Bosia ha ben chiara la realtà. Sa di non essere un campione, come certi suoi colleghi passati o presenti, che si esibiscono su altre piazze calcistiche, ed è lui il primo a riconoscerlo, con un esercizio di autocritica persino divertente, quando si lascia a simpatiche dichiarazioni in piemontese del tipo, tradotte: «Non sarò un campione, ma quando è ora di acciuffarla, la palla, la cosa non vi viene tanto male; e, fino a prova contraria, a un portiere è questo quel che si chiede». Insomma, in mezzo ai pali se la cava egregiamente, quel tanto che basta per mantenersi caldo il posto di titolare per tanti anni in una squadra fatta da campioni.
Quel primo, oggi antico, grande Torino di Antonio Janni e del “trio delle meraviglie”, Baloncieri.Libonatti-Rossetti.
Veder scendere in campo Bosia era uno spettacolo. Si presentava tutto bardato, come un cavaliere medievale che si appresta alla battaglia. I calzettoni ben distesi, fermati appena sotto il ginocchio; due ampie e ben imbottite ginocchiere; calzoncini larghi e abbondanti, generosi, per non essere impedito nel movimento; un pesante maglioncino nero o grigio, sovente addobbato con un collettino in tinta e, dulcis in fundo, un’elegante coppola, con una lieve visiera in aggetto. I guanti, poi, assolutamente di rigore, anche se più simili a quelli normali, in cuoio, da passeggio che agli strumenti di un portiere. Questa la forma, l’apparenza, garantita per ogni match. Non altrettanto si poteva dire per la prestazione in campo che non sempre risultava cristallina. Un motivo, autentico, c’era.
Fra gli Astigiani, dove era calcisticamente cresciuto, non c’era tanto tempo per apprendere i cosiddetti fondamentali e così “Censin” si era fatto da solo; era diventato un buon portiere strada facendo. Una cosa però non gli mancava mai, il dinamismo fresco e continuo e un’agilità a volte sorprendente, tanto da farlo rassomigliare ad un folletto dei boschi, considerata anche una statura per nulla importante. Buona anche la coordinazione, presente in ogni suo gesto.

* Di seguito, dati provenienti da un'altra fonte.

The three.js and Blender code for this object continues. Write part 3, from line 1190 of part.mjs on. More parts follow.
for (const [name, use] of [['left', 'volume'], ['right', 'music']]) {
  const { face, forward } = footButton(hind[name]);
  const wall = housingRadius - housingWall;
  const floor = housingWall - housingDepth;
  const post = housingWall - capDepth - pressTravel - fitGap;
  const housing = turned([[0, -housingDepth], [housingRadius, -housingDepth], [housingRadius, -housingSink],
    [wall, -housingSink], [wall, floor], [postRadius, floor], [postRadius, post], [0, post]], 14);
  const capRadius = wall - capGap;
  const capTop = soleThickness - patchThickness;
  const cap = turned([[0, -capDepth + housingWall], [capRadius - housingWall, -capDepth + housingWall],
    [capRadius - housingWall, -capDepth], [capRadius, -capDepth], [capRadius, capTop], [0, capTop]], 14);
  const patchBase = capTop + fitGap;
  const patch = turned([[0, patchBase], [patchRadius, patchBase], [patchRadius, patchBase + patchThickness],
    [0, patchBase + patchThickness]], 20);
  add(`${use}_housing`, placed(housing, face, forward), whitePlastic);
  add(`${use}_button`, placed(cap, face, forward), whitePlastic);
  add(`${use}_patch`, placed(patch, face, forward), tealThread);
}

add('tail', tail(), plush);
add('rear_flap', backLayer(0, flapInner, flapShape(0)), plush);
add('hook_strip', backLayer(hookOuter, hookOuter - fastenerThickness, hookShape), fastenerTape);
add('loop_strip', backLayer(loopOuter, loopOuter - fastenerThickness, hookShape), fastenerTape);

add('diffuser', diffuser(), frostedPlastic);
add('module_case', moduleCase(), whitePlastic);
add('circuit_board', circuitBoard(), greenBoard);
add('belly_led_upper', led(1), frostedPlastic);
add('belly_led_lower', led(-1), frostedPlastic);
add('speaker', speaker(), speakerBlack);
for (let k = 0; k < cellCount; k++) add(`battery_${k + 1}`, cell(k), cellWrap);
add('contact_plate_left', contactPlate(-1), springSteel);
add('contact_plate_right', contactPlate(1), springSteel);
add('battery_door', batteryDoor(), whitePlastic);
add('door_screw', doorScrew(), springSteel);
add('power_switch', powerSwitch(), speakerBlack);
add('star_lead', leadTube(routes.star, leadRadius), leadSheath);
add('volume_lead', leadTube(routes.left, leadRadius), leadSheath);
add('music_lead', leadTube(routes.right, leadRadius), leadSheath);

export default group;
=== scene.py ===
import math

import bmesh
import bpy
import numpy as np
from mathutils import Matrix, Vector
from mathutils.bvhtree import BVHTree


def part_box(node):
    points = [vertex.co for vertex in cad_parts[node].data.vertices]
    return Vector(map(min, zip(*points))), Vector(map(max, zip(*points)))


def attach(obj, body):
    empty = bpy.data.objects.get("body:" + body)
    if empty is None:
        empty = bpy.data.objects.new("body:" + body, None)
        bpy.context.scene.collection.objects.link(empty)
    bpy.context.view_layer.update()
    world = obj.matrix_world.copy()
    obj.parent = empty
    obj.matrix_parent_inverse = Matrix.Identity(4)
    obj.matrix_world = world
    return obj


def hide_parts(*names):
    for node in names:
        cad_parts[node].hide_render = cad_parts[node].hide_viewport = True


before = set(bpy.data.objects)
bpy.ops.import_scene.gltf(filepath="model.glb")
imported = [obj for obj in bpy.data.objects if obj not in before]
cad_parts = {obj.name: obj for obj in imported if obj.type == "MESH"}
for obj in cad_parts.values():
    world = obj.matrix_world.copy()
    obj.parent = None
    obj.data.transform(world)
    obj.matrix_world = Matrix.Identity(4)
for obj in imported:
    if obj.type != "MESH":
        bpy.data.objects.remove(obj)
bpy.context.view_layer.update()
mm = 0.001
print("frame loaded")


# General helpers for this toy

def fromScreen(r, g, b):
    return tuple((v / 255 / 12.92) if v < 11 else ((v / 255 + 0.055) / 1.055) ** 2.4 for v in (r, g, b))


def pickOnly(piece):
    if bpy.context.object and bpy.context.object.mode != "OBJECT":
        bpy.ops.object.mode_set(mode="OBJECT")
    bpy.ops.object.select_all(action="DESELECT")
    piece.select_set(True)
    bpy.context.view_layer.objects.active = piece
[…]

La critica calcistica, non lo stimava tantissimo e sovente lo punzecchiava, proprio per via di quella sua immaturità tecnica, sopperita dallo slancio. Giglio Panza, bonariamente, scrive di lui: «Discreto portiere, coordinato, senza straordinarie risorse atletiche, ma dal felice piazzamento. Un regolarista». Vincenzo Bosia vive nel modo più completo l’intera epopea del Torino di Marone Cinzano.